*Written problem:* Restate the span of lines that starts with the line containing "corner = low" and ends with the line containing "NODES[node].hide_render = NODES[node].hide_viewport", word for word, including both, with nothing else.

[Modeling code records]
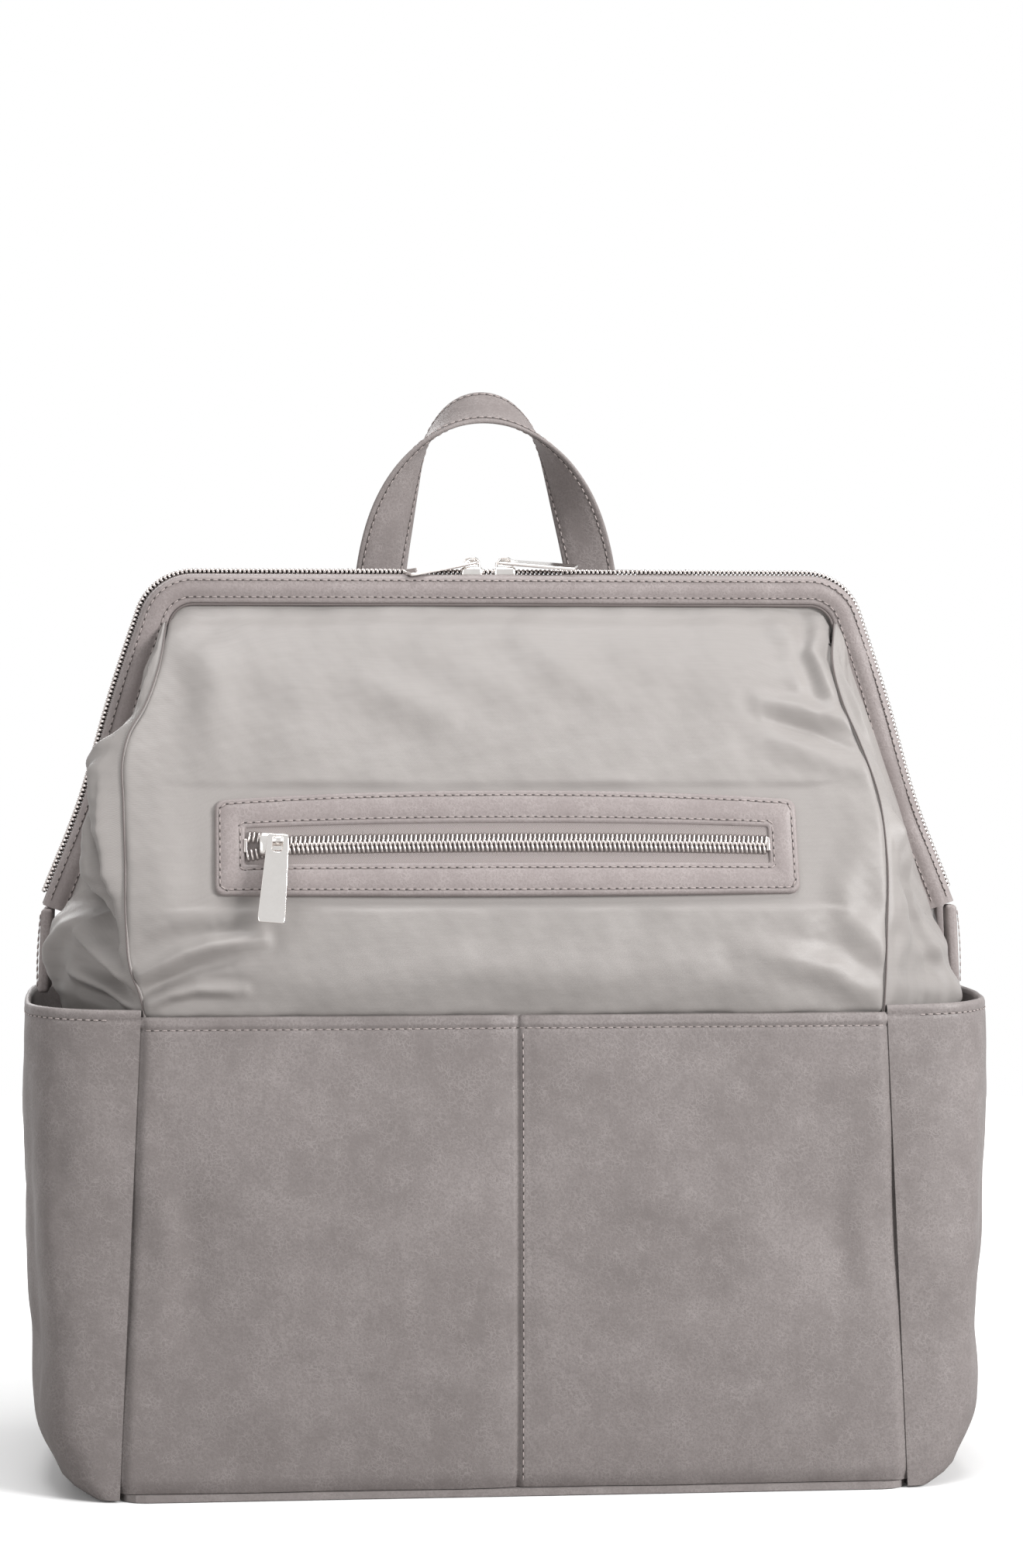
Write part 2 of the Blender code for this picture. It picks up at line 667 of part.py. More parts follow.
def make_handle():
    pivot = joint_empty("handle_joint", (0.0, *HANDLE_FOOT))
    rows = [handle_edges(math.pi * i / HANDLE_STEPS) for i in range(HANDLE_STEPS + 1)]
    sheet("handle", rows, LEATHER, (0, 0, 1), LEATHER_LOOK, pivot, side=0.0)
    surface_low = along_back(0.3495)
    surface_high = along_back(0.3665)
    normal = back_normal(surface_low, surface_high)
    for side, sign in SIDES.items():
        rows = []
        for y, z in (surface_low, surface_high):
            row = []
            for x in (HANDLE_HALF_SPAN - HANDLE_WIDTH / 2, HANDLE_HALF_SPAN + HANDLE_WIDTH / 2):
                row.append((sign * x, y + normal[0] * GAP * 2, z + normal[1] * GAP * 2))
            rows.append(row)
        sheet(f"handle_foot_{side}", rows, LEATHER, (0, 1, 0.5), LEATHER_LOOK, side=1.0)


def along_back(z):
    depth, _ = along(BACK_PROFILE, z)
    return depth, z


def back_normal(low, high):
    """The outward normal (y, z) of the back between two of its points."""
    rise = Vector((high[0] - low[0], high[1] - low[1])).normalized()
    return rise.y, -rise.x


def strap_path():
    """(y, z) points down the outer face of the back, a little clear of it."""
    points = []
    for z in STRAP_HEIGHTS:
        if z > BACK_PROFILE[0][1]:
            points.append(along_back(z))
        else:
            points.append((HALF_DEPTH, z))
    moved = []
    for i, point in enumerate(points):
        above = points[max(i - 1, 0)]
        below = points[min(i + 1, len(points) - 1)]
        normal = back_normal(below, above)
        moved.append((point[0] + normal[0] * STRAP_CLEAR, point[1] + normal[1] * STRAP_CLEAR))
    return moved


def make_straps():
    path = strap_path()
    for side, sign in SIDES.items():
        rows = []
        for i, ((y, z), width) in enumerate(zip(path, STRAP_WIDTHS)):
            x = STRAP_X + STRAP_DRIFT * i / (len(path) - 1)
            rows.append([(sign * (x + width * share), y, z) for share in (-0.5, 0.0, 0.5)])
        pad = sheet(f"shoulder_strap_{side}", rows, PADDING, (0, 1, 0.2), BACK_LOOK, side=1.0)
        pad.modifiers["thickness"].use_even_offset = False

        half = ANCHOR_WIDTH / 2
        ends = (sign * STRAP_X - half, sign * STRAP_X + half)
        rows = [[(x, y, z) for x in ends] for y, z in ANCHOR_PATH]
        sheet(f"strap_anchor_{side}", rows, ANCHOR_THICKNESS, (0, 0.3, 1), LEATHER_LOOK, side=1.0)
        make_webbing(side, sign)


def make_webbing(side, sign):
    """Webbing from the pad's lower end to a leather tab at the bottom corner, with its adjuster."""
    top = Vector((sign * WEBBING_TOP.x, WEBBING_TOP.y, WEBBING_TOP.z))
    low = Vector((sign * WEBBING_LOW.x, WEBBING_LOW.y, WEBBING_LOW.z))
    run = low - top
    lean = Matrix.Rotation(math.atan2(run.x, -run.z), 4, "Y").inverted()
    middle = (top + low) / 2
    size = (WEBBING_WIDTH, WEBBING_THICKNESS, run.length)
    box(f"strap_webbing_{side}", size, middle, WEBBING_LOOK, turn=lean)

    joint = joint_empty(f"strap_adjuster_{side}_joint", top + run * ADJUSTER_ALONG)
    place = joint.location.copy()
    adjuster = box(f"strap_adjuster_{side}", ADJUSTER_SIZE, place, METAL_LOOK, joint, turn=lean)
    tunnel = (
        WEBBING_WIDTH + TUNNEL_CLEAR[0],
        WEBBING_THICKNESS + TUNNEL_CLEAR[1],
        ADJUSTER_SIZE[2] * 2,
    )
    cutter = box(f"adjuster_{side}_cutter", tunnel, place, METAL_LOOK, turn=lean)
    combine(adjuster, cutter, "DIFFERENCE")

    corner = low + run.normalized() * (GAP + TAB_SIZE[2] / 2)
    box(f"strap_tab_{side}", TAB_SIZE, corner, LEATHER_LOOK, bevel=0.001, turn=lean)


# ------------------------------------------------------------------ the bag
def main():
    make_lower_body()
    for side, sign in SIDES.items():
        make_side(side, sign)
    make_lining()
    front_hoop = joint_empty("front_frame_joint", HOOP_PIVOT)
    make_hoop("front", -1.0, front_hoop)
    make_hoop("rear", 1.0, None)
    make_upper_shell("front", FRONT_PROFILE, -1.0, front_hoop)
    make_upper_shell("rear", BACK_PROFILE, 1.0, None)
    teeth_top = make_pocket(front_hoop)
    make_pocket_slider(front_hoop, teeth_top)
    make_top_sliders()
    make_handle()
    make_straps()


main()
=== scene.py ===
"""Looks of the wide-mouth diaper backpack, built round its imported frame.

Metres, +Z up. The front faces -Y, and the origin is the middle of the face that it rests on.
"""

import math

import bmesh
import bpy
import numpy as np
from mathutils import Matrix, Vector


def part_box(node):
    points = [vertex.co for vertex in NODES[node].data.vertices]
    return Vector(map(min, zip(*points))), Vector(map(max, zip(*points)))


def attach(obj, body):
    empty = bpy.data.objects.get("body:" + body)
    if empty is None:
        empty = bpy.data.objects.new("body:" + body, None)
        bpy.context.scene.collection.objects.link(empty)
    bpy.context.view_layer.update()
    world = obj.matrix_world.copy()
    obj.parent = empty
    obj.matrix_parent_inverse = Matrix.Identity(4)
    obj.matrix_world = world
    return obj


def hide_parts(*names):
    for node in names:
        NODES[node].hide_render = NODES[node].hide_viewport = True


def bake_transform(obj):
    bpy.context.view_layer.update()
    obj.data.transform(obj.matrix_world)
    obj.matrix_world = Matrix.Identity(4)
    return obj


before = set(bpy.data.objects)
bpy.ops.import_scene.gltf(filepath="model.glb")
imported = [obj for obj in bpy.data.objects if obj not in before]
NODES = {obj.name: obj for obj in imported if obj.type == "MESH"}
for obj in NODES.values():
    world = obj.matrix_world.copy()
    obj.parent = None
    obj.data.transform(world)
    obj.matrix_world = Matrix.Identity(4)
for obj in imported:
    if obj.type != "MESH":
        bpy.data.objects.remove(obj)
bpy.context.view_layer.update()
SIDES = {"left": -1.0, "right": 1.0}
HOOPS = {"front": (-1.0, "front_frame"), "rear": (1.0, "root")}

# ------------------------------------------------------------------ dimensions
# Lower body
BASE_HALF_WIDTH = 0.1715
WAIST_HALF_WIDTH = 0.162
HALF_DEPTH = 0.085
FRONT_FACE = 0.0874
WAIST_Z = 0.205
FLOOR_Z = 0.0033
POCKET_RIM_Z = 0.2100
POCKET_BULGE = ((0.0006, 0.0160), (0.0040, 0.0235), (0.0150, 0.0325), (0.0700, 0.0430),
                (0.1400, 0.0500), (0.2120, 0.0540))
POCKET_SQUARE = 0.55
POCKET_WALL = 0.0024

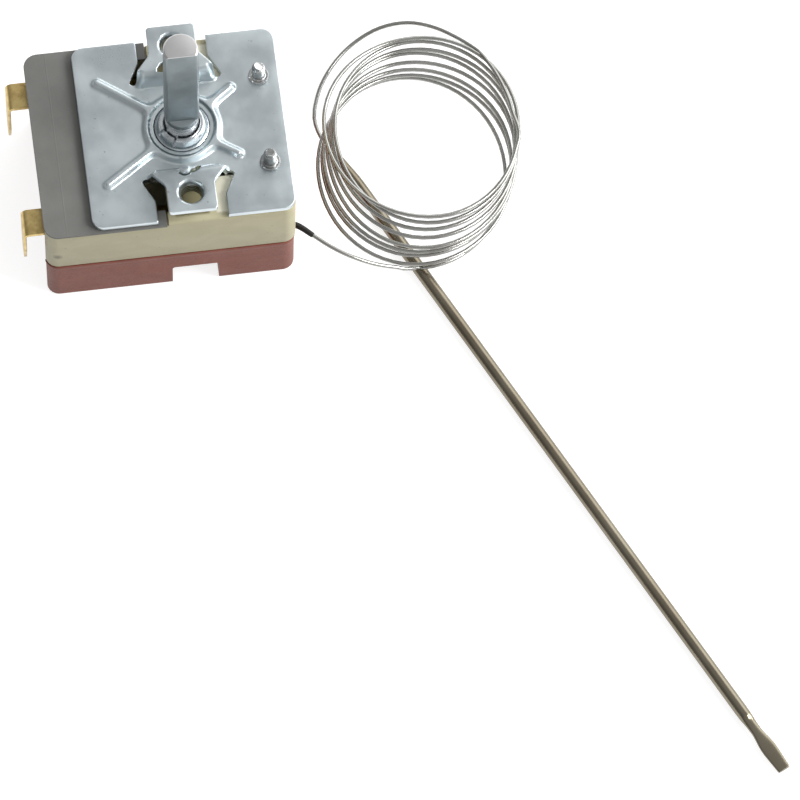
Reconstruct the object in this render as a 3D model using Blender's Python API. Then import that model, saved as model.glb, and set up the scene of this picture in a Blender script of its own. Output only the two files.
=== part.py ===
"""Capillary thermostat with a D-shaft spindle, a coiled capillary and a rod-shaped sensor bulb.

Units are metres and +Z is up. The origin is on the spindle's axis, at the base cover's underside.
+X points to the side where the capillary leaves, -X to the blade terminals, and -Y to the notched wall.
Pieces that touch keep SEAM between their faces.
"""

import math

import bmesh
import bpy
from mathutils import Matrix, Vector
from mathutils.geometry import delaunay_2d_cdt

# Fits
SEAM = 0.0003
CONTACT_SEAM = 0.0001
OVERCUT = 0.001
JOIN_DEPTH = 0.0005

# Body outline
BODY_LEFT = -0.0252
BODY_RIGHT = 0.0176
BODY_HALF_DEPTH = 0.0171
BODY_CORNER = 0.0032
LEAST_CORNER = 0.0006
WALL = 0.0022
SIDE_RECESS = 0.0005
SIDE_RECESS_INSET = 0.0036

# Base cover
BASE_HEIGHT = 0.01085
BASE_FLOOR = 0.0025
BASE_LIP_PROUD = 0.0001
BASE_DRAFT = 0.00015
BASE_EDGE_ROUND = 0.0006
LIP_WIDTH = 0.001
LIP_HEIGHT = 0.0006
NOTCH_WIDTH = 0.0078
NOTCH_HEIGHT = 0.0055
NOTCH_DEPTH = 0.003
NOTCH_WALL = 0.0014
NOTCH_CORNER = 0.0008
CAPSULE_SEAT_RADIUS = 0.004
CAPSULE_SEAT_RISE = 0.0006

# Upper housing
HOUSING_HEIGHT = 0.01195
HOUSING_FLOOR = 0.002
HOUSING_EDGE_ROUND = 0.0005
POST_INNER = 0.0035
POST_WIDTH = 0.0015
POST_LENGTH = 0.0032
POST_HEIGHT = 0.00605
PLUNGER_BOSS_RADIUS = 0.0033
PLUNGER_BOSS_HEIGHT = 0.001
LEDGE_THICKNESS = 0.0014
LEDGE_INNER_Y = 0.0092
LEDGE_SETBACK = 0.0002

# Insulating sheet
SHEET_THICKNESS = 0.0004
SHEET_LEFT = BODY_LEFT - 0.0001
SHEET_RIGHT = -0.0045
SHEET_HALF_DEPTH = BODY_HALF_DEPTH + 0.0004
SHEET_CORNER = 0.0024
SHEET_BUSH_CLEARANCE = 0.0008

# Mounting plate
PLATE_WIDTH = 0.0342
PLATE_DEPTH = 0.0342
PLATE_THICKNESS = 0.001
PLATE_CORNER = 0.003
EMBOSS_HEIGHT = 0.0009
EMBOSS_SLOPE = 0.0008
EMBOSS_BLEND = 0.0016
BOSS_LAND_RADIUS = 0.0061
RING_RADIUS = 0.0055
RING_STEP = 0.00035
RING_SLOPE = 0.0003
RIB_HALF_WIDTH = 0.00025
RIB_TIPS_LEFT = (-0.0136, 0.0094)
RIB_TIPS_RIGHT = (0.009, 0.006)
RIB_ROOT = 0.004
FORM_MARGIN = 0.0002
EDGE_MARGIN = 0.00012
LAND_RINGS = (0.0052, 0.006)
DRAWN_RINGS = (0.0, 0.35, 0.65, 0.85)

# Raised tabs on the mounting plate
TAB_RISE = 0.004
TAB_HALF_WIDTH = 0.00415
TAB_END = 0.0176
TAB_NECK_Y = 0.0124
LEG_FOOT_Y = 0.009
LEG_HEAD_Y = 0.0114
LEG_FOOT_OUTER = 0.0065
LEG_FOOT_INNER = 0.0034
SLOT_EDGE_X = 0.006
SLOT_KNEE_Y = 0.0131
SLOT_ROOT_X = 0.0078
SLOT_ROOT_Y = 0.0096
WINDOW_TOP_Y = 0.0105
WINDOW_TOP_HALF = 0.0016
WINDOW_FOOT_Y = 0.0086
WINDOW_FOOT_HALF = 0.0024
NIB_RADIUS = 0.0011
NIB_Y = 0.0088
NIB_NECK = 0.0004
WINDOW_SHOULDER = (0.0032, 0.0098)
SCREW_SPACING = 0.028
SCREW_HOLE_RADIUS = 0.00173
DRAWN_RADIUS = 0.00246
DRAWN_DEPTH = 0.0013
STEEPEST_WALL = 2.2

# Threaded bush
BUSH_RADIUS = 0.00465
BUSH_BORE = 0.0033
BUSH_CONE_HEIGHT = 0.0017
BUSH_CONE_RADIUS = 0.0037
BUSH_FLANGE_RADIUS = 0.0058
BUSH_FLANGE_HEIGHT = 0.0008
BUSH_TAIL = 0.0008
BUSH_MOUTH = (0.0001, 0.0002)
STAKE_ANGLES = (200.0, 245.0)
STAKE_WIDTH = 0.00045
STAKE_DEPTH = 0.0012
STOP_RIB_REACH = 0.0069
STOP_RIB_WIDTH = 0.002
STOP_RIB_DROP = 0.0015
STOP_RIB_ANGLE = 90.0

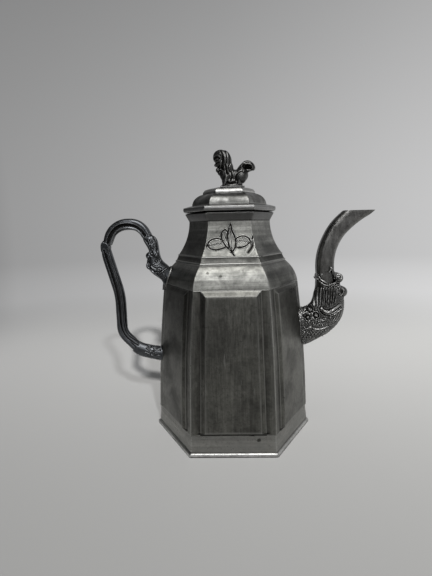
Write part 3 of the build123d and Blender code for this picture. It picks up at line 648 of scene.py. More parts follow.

*Exercise solution:*
    corner = low + run.normalized() * (GAP + TAB_SIZE[2] / 2)
    box(f"strap_tab_{side}", TAB_SIZE, corner, LEATHER_LOOK, bevel=0.001, turn=lean)


# ------------------------------------------------------------------ the bag
def main():
    make_lower_body()
    for side, sign in SIDES.items():
        make_side(side, sign)
    make_lining()
    front_hoop = joint_empty("front_frame_joint", HOOP_PIVOT)
    make_hoop("front", -1.0, front_hoop)
    make_hoop("rear", 1.0, None)
    make_upper_shell("front", FRONT_PROFILE, -1.0, front_hoop)
    make_upper_shell("rear", BACK_PROFILE, 1.0, None)
    teeth_top = make_pocket(front_hoop)
    make_pocket_slider(front_hoop, teeth_top)
    make_top_sliders()
    make_handle()
    make_straps()


main()
=== scene.py ===
"""Looks of the wide-mouth diaper backpack, built round its imported frame.

Metres, +Z up. The front faces -Y, and the origin is the middle of the face that it rests on.
"""

import math

import bmesh
import bpy
import numpy as np
from mathutils import Matrix, Vector


def part_box(node):
    points = [vertex.co for vertex in NODES[node].data.vertices]
    return Vector(map(min, zip(*points))), Vector(map(max, zip(*points)))


def attach(obj, body):
    empty = bpy.data.objects.get("body:" + body)
    if empty is None:
        empty = bpy.data.objects.new("body:" + body, None)
        bpy.context.scene.collection.objects.link(empty)
    bpy.context.view_layer.update()
    world = obj.matrix_world.copy()
    obj.parent = empty
    obj.matrix_parent_inverse = Matrix.Identity(4)
    obj.matrix_world = world
    return obj


def hide_parts(*names):
    for node in names:
        NODES[node].hide_render = NODES[node].hide_viewport = True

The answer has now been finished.